[Source records]
-- START --
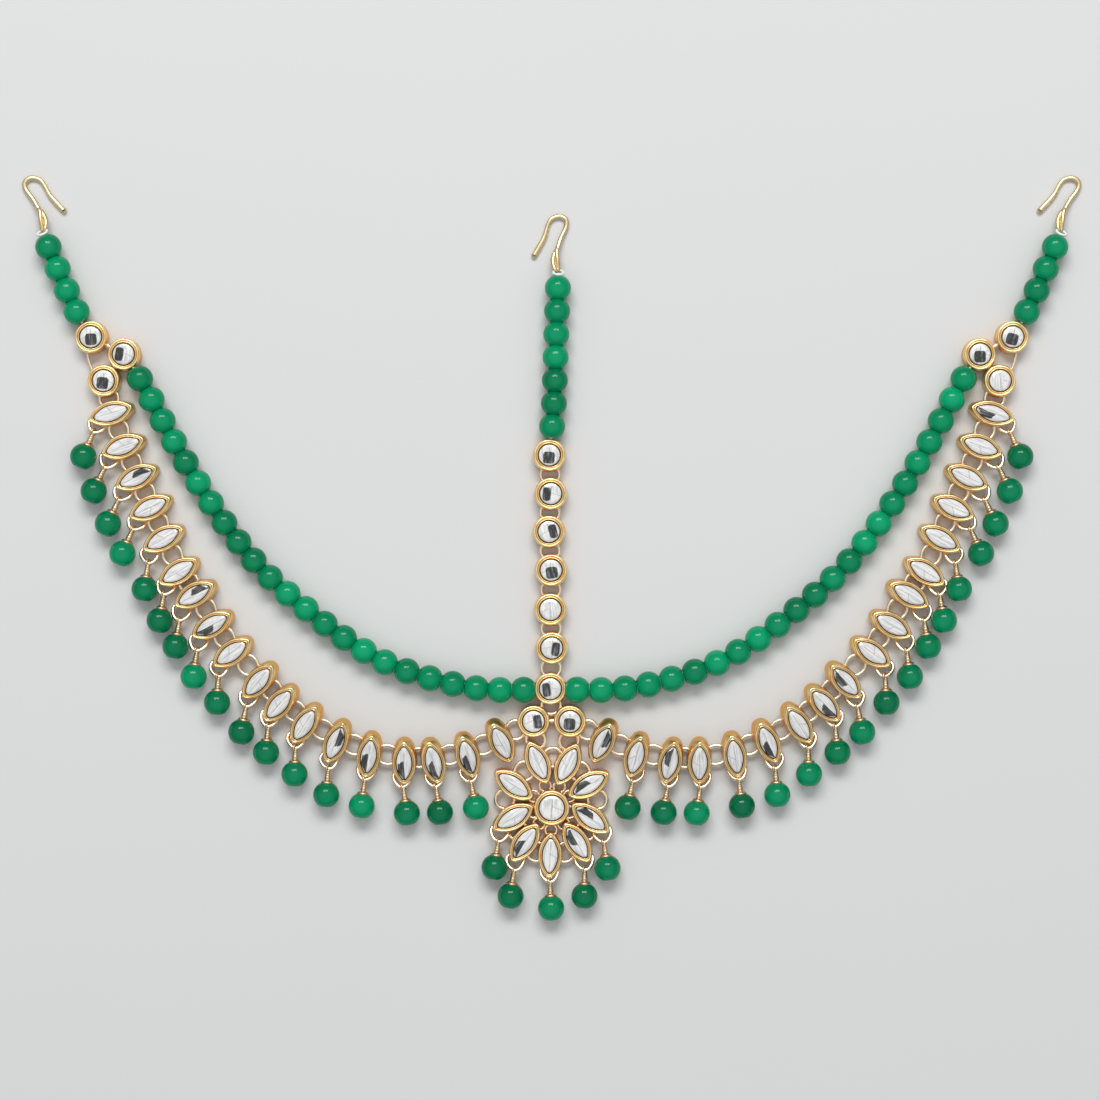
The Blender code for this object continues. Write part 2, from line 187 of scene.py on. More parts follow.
# The bezel's section from the foot to the stone's seat: inset, height and radius of a marquise's
# tip before the inset, in millimetres, and how deep in painted shade the row lies, from 0 to 1
BEZEL = (
    (0.40, 0.00, 1.3, 0.12),
    (0.08, 0.05, 1.3, 0.06),
    (-0.07, 0.25, 1.3, 0.10),
    (-0.09, 0.90, 1.2, 0.34),
    (-0.08, 1.80, 1.1, 0.36),
    (-0.06, 2.60, 1.0, 0.24),
    (-0.03, 3.10, 0.9, 0.08),
    (0.04, 3.42, 0.8, 0.00),
    (0.14, 3.64, 0.8, 0.00),
    (0.29, 3.75, 0.9, 0.00),
    (0.43, 3.71, 1.0, 0.06),
    (0.52, 3.52, 1.1, 0.42),
    (0.59, 3.58, 1.2, 0.26),
    (0.66, 3.71, 1.3, 0.00),
    (0.74, 3.74, 1.4, 0.00),
    (0.80, 3.66, 1.45, 0.15),
    (0.83, 3.45, 1.5, 0.70),
    (0.86, 3.25, 1.6, 1.00),
    (1.26, 3.18, 2.0, 1.00),
)
# The stone's rows from the girdle to the table: inset from the girdle and height in millimetres
STONE = ((0.00, 3.20), (0.03, 3.70), (0.14, 3.84), (0.42, 3.98), (0.86, 4.04))
GIRDLE_INSET = 0.00104
STONE_TIP = 0.0007
WIDEST_TIP = 0.0023
TIP_DRAW = 0.00034
TABLE_HEIGHT = 0.00406
LEAST_TIP = 0.00006
ROUND_RIM = 1.2
HOOD_TIP = 0.0026
BEZEL_QUARTER = 15
STONE_QUARTER = 9
SECTORS = 8
FACET_LEAN = 0.00002
# A pointed stone whose number lies below this share gets a painted dark reflection
DARK_REFLECTION_SHARE = 0.6
ROUND_NUMBER = 2
HAND_WAVE = 0.003
HAND_LIFT = 0.000014
RIM_FROM = 2.9
RING_ROWS = 30
WIRE_SIDES = 8
BEAD_SIDES = 32
CAP_SIDES = 16
HOOK_SIDES = 14
STRAND_SIDES = 12
BEAD_TUCK = 0.0003
STEM_RADIUS = 0.00056
STEM_FLARE = 0.0002
STEM_RIPPLE = 0.00003
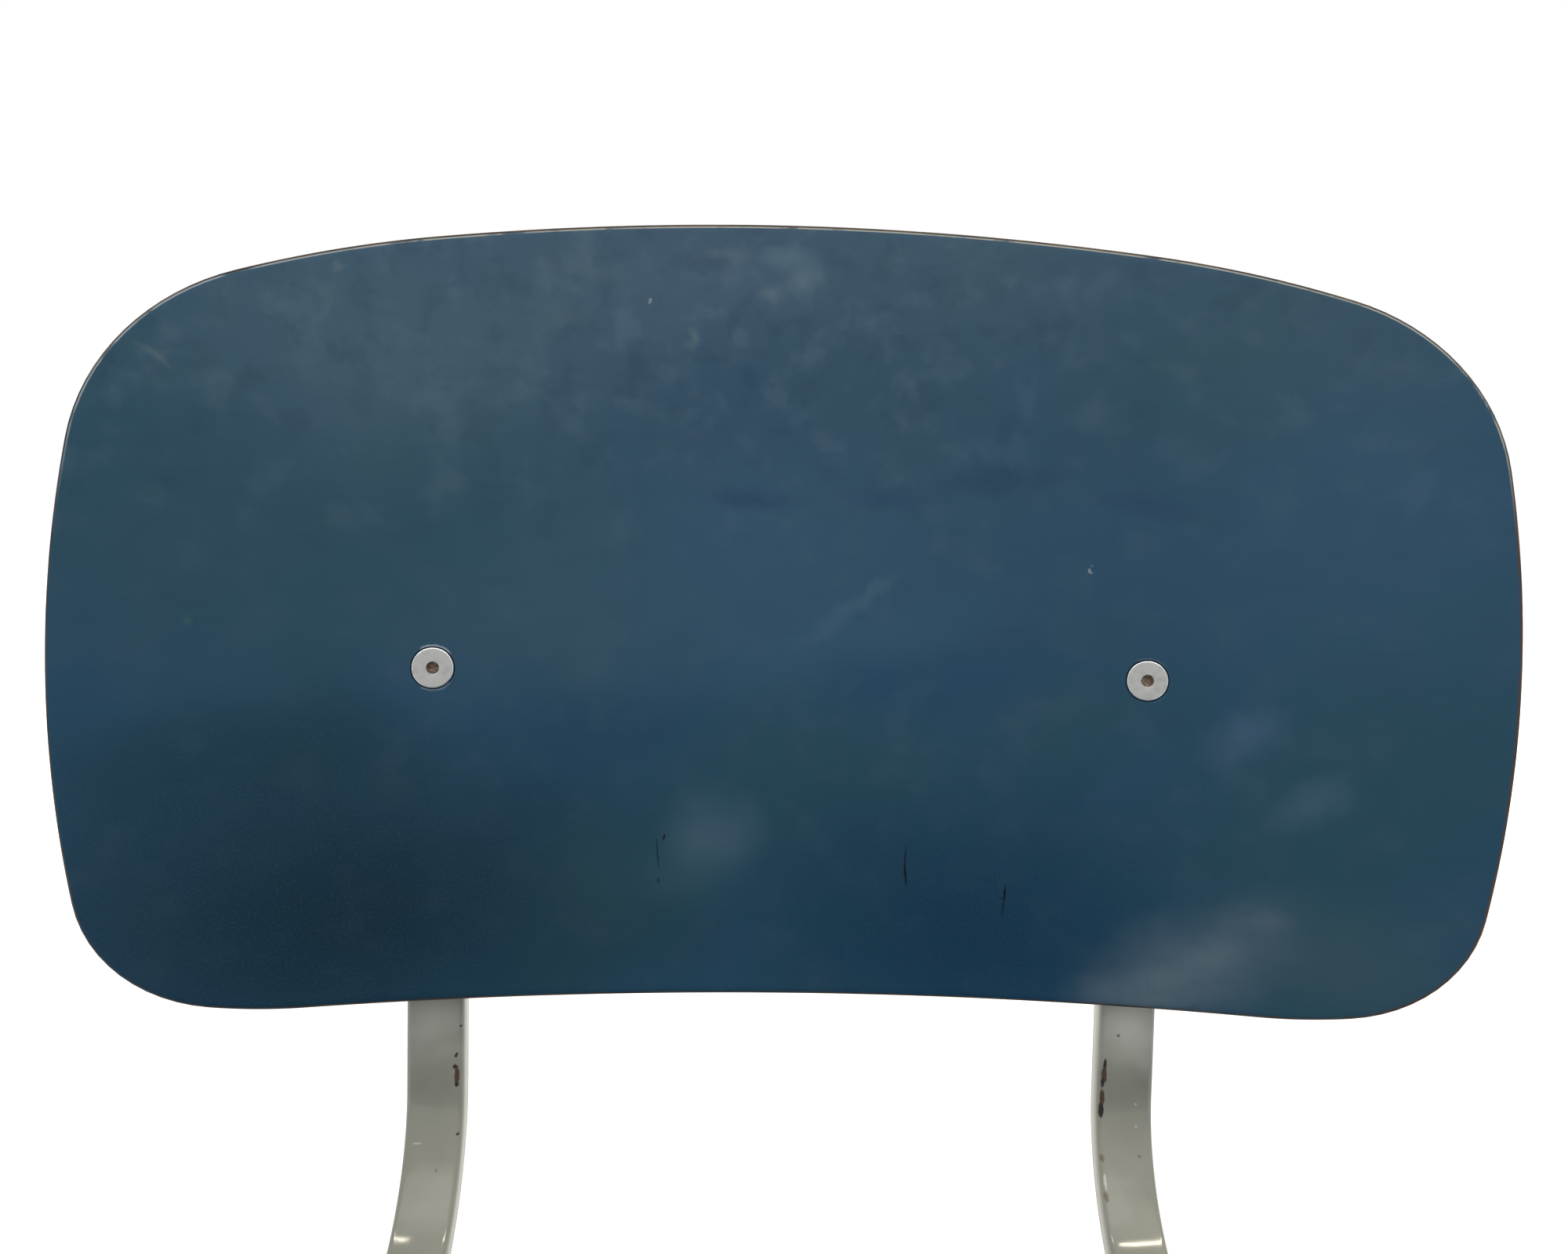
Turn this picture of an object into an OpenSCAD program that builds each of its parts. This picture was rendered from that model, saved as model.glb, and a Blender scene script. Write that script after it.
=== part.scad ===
// School chair: two pressed boards riveted to a frame of folded sheet-steel channels.
// The chair stands on z = 0 at the middle of its own box, and the sitter faces -Y.

/* [Backrest board] */
// Width of the backrest board, straight across
back_w = 392; // [380:1:430]
// Height of the backrest board at its middle
back_h = 226; // [220:1:250]
// Thickness of the backrest board
back_t = 8.5; // [6:0.5:12]
// Radius of the board's hollow face, seen from above
back_hollow_r = 575; // [450:5:700]
// Radius of the crowned top edge
back_top_r = 560; // [440:10:900]
// Radius of the nearly straight bottom edge
back_bottom_r = 20000; // [4000:1000:40000]
// Radius of the bowed sides
back_side_r = 383; // [350:1:600]
// Radius of the top corners
back_top_corner_r = 64; // [45:1:75]
// Radius of the bottom corners
back_bottom_corner_r = 42; // [25:1:55]
// Height of the rivet line and of the widest place above the bottom edge
rivet_line_h = 96; // [90:1:110]

/* [Seat board] */
// Height of the seat above the floor, where the legs meet
seat_h = 455; // [380:1:480]
// Width of the seat board
seat_w = 405; // [390:1:430]
// Depth of the seat board, from front edge to rear edge
seat_d = 390; // [370:1:400]
// Thickness of the seat board
seat_t = 9; // [7:0.5:12]
// Slope of the seat, down towards the rear, in degrees
seat_tilt = 3; // [0:0.5:5]
// Radius of the turned-down front edge, on the upper face
front_roll_r = 60; // [40:1:80]
// Angle of the turned-down front edge
front_roll_angle = 35; // [20:1:50]
// Radius of the slight rise at the rear, on the upper face
rear_rise_r = 200; // [150:5:300]
// Angle of the rise at the rear
rear_rise_angle = 11; // [6:1:14]
// Distance of the rear edge behind the start of the frame's bend
seat_rear_past_bend = 10; // [6:0.5:11]
// Radius of the crowned front edge, in plan
seat_front_crown_r = 800; // [600:10:1200]
// Radius of the crowned rear edge, in plan
seat_rear_crown_r = 480; // [420:10:700]
// Radius of the bowed sides, in plan
seat_side_r = 900; // [700:10:1200]
// Radius of the front corners
seat_front_corner_r = 55; // [40:1:70]
// Radius of the rear corners
seat_rear_corner_r = 75; // [50:1:90]

/* [Uprights and seat rails] */
// Distance between the centres of the two uprights
upright_pitch = 209; // [190:1:230]
// Width of the upright's channel
channel_w = 17; // [15:0.5:20]
// Depth of the upright's channel
channel_d = 7; // [6:0.5:10]
// Thickness of the uprights' sheet
channel_t = 2; // [1.5:0.1:2.5]
// Radius of the bend between rail and upright, on the sitter's side
bend_r = 48; // [40:1:60]
// Lean of the backrest from the vertical, in degrees
back_lean = 15; // [10:0.5:20]
// Straight length of the upright from the bend to the rivet line
upright_straight = 129; // [118:1:145]
// Length of the upright above the rivet line
upright_above = 42; // [25:1:55]
// Distance of the bend's start behind the point where the legs meet
rail_rear = 160; // [150:1:180]
// Length of the rail in front of the point where the legs meet
rail_front = 180; // [165:1:185]

/* [Crossbars] */
// Width of a crossbar's channel
crossbar_w = 30; // [24:1:32]
// Depth of a crossbar's channel
crossbar_d = 22; // [16:1:24]

/* [Legs] */
// Thickness of the legs' and crossbars' sheet
sheet_t = 2; // [1.5:0.1:3]
// Distance of the legs' outer faces inside the seat board's sides, at the top
leg_inset = 12.5; // [8:0.5:20]
// Splay of the legs to the side, in degrees
leg_splay = 4.5; // [2:0.5:7]
// Distance of each leg's top centre from the point where the legs meet
leg_top_offset = 35; // [33:1:40]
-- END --
Quote all the records exactly, please, leaving none out.

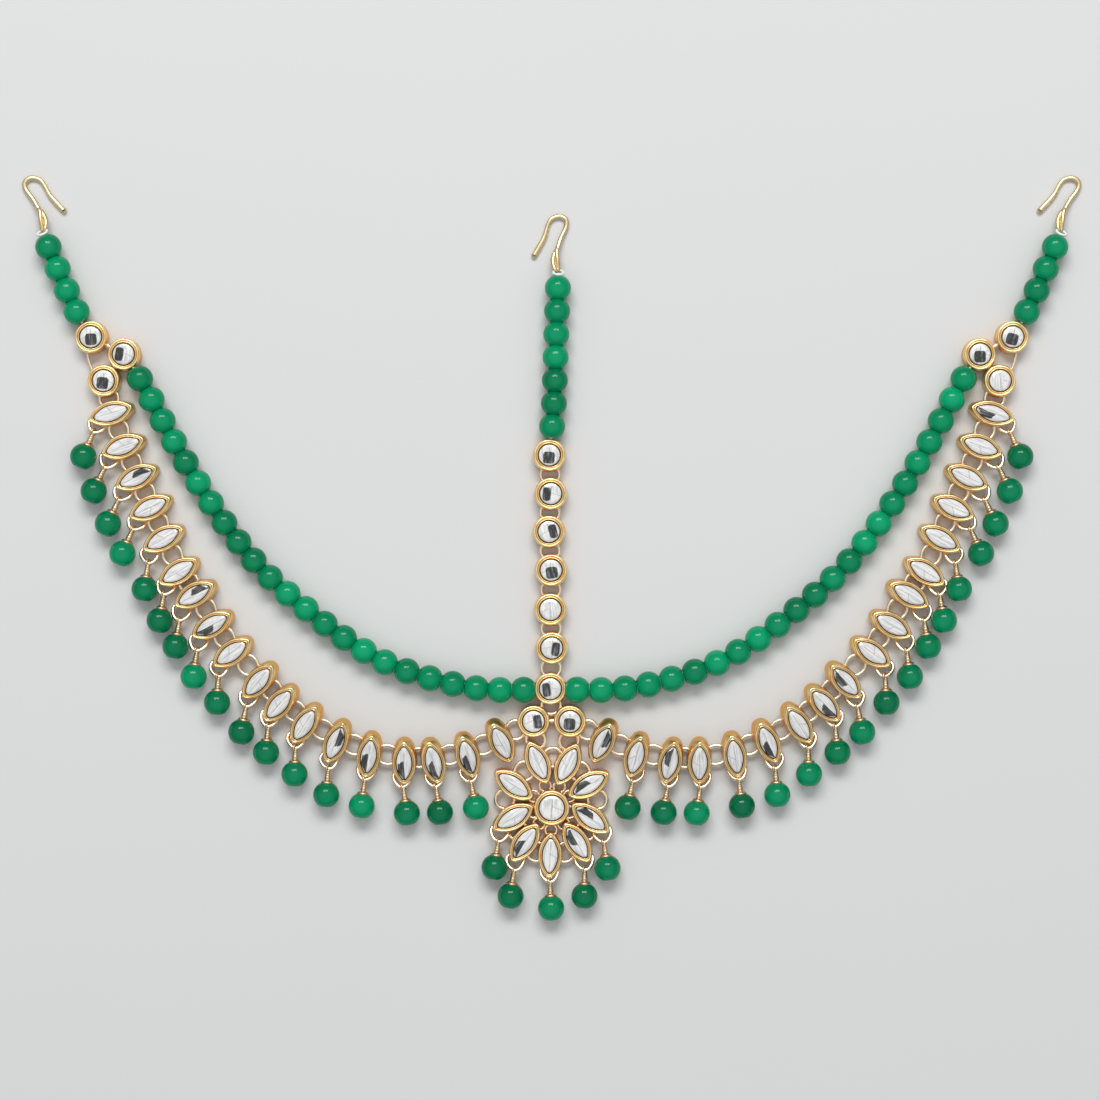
The Blender code for this object continues. Write part 2, from line 187 of scene.py on. More parts follow.
# The bezel's section from the foot to the stone's seat: inset, height and radius of a marquise's
# tip before the inset, in millimetres, and how deep in painted shade the row lies, from 0 to 1
BEZEL = (
    (0.40, 0.00, 1.3, 0.12),
    (0.08, 0.05, 1.3, 0.06),
    (-0.07, 0.25, 1.3, 0.10),
    (-0.09, 0.90, 1.2, 0.34),
    (-0.08, 1.80, 1.1, 0.36),
    (-0.06, 2.60, 1.0, 0.24),
    (-0.03, 3.10, 0.9, 0.08),
    (0.04, 3.42, 0.8, 0.00),
    (0.14, 3.64, 0.8, 0.00),
    (0.29, 3.75, 0.9, 0.00),
    (0.43, 3.71, 1.0, 0.06),
    (0.52, 3.52, 1.1, 0.42),
    (0.59, 3.58, 1.2, 0.26),
    (0.66, 3.71, 1.3, 0.00),
    (0.74, 3.74, 1.4, 0.00),
    (0.80, 3.66, 1.45, 0.15),
    (0.83, 3.45, 1.5, 0.70),
    (0.86, 3.25, 1.6, 1.00),
    (1.26, 3.18, 2.0, 1.00),
)
# The stone's rows from the girdle to the table: inset from the girdle and height in millimetres
STONE = ((0.00, 3.20), (0.03, 3.70), (0.14, 3.84), (0.42, 3.98), (0.86, 4.04))
GIRDLE_INSET = 0.00104
STONE_TIP = 0.0007
WIDEST_TIP = 0.0023
TIP_DRAW = 0.00034
TABLE_HEIGHT = 0.00406
LEAST_TIP = 0.00006
ROUND_RIM = 1.2
HOOD_TIP = 0.0026
BEZEL_QUARTER = 15
STONE_QUARTER = 9
SECTORS = 8
FACET_LEAN = 0.00002
# A pointed stone whose number lies below this share gets a painted dark reflection
DARK_REFLECTION_SHARE = 0.6
ROUND_NUMBER = 2
HAND_WAVE = 0.003
HAND_LIFT = 0.000014
RIM_FROM = 2.9
RING_ROWS = 30
WIRE_SIDES = 8
BEAD_SIDES = 32
CAP_SIDES = 16
HOOK_SIDES = 14
STRAND_SIDES = 12
BEAD_TUCK = 0.0003
STEM_RADIUS = 0.00056
STEM_FLARE = 0.0002
STEM_RIPPLE = 0.00003
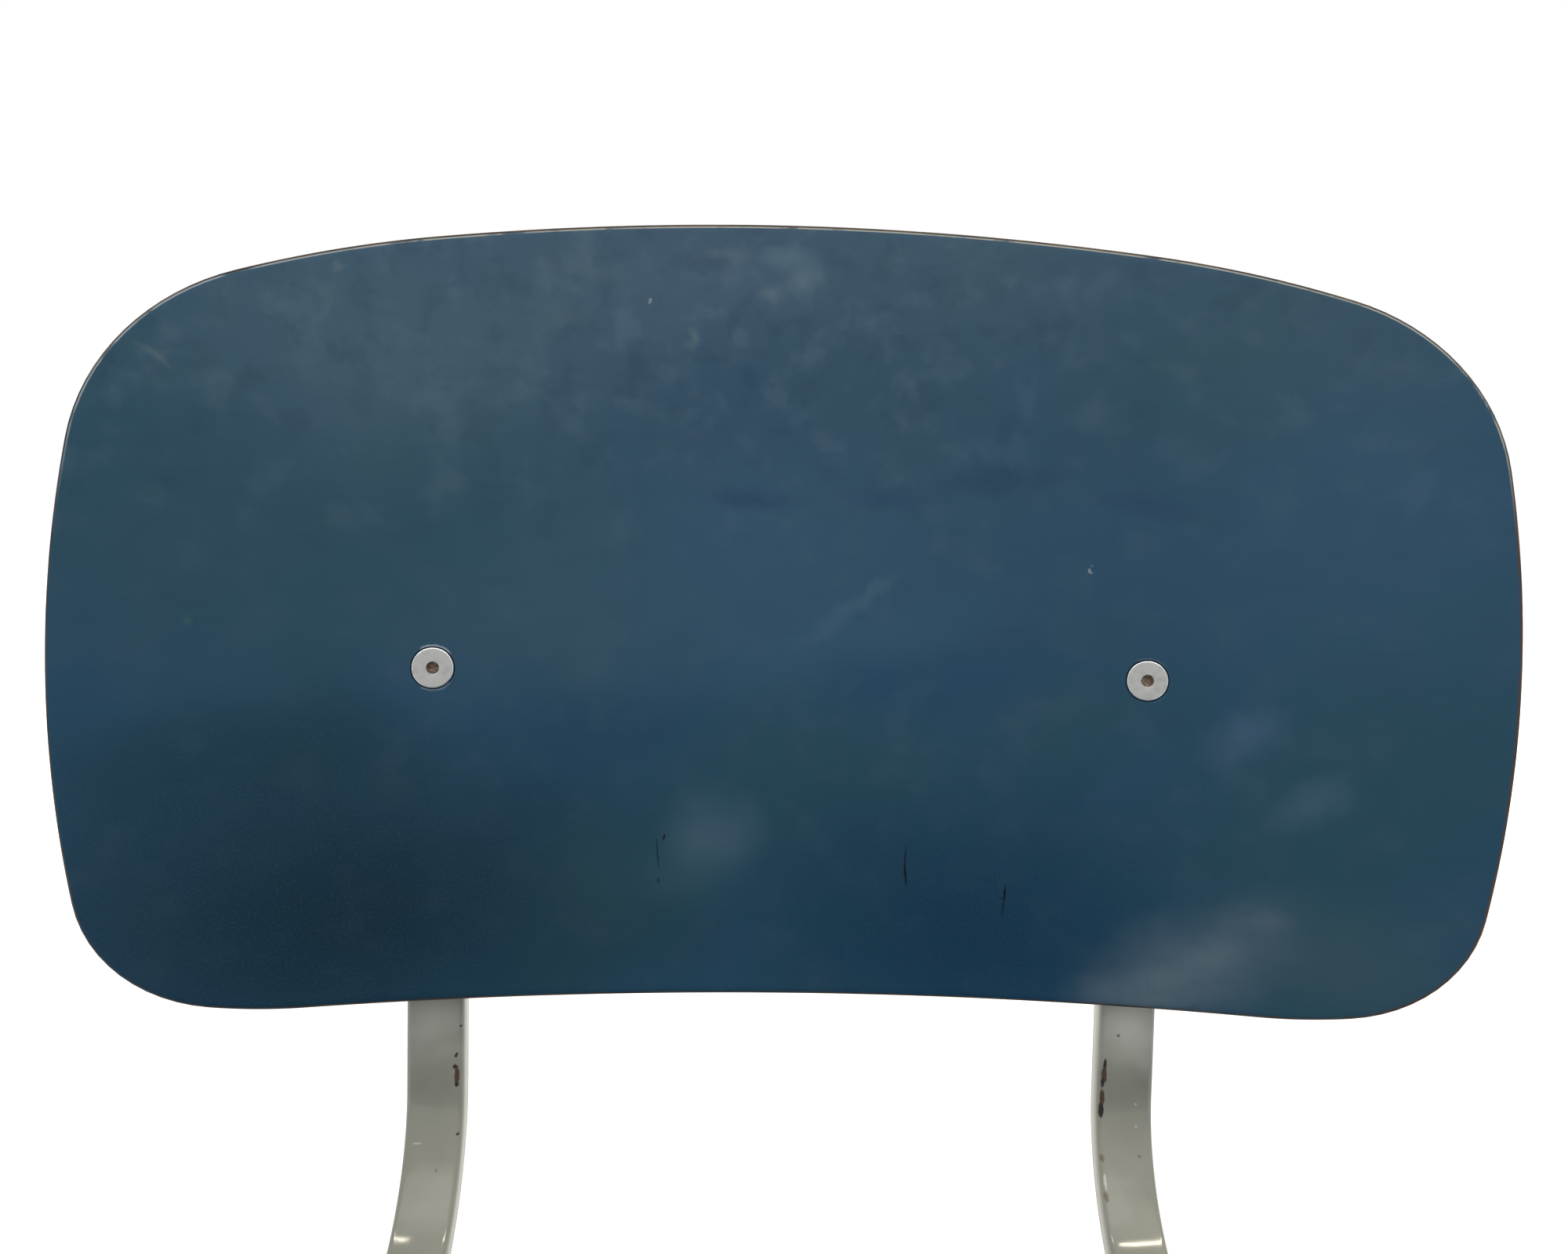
Turn this picture of an object into an OpenSCAD program that builds each of its parts. This picture was rendered from that model, saved as model.glb, and a Blender scene script. Write that script after it.
=== part.scad ===
// School chair: two pressed boards riveted to a frame of folded sheet-steel channels.
// The chair stands on z = 0 at the middle of its own box, and the sitter faces -Y.

/* [Backrest board] */
// Width of the backrest board, straight across
back_w = 392; // [380:1:430]
// Height of the backrest board at its middle
back_h = 226; // [220:1:250]
// Thickness of the backrest board
back_t = 8.5; // [6:0.5:12]
// Radius of the board's hollow face, seen from above
back_hollow_r = 575; // [450:5:700]
// Radius of the crowned top edge
back_top_r = 560; // [440:10:900]
// Radius of the nearly straight bottom edge
back_bottom_r = 20000; // [4000:1000:40000]
// Radius of the bowed sides
back_side_r = 383; // [350:1:600]
// Radius of the top corners
back_top_corner_r = 64; // [45:1:75]
// Radius of the bottom corners
back_bottom_corner_r = 42; // [25:1:55]
// Height of the rivet line and of the widest place above the bottom edge
rivet_line_h = 96; // [90:1:110]

/* [Seat board] */
// Height of the seat above the floor, where the legs meet
seat_h = 455; // [380:1:480]
// Width of the seat board
seat_w = 405; // [390:1:430]
// Depth of the seat board, from front edge to rear edge
seat_d = 390; // [370:1:400]
// Thickness of the seat board
seat_t = 9; // [7:0.5:12]
// Slope of the seat, down towards the rear, in degrees
seat_tilt = 3; // [0:0.5:5]
// Radius of the turned-down front edge, on the upper face
front_roll_r = 60; // [40:1:80]
// Angle of the turned-down front edge
front_roll_angle = 35; // [20:1:50]
// Radius of the slight rise at the rear, on the upper face
rear_rise_r = 200; // [150:5:300]
// Angle of the rise at the rear
rear_rise_angle = 11; // [6:1:14]
// Distance of the rear edge behind the start of the frame's bend
seat_rear_past_bend = 10; // [6:0.5:11]
// Radius of the crowned front edge, in plan
seat_front_crown_r = 800; // [600:10:1200]
// Radius of the crowned rear edge, in plan
seat_rear_crown_r = 480; // [420:10:700]
// Radius of the bowed sides, in plan
seat_side_r = 900; // [700:10:1200]
// Radius of the front corners
seat_front_corner_r = 55; // [40:1:70]
// Radius of the rear corners
seat_rear_corner_r = 75; // [50:1:90]

/* [Uprights and seat rails] */
// Distance between the centres of the two uprights
upright_pitch = 209; // [190:1:230]
// Width of the upright's channel
channel_w = 17; // [15:0.5:20]
// Depth of the upright's channel
channel_d = 7; // [6:0.5:10]
// Thickness of the uprights' sheet
channel_t = 2; // [1.5:0.1:2.5]
// Radius of the bend between rail and upright, on the sitter's side
bend_r = 48; // [40:1:60]
// Lean of the backrest from the vertical, in degrees
back_lean = 15; // [10:0.5:20]
// Straight length of the upright from the bend to the rivet line
upright_straight = 129; // [118:1:145]
// Length of the upright above the rivet line
upright_above = 42; // [25:1:55]
// Distance of the bend's start behind the point where the legs meet
rail_rear = 160; // [150:1:180]
// Length of the rail in front of the point where the legs meet
rail_front = 180; // [165:1:185]

/* [Crossbars] */
// Width of a crossbar's channel
crossbar_w = 30; // [24:1:32]
// Depth of a crossbar's channel
crossbar_d = 22; // [16:1:24]

/* [Legs] */
// Thickness of the legs' and crossbars' sheet
sheet_t = 2; // [1.5:0.1:3]
// Distance of the legs' outer faces inside the seat board's sides, at the top
leg_inset = 12.5; // [8:0.5:20]
// Splay of the legs to the side, in degrees
leg_splay = 4.5; // [2:0.5:7]
// Distance of each leg's top centre from the point where the legs meet
leg_top_offset = 35; // [33:1:40]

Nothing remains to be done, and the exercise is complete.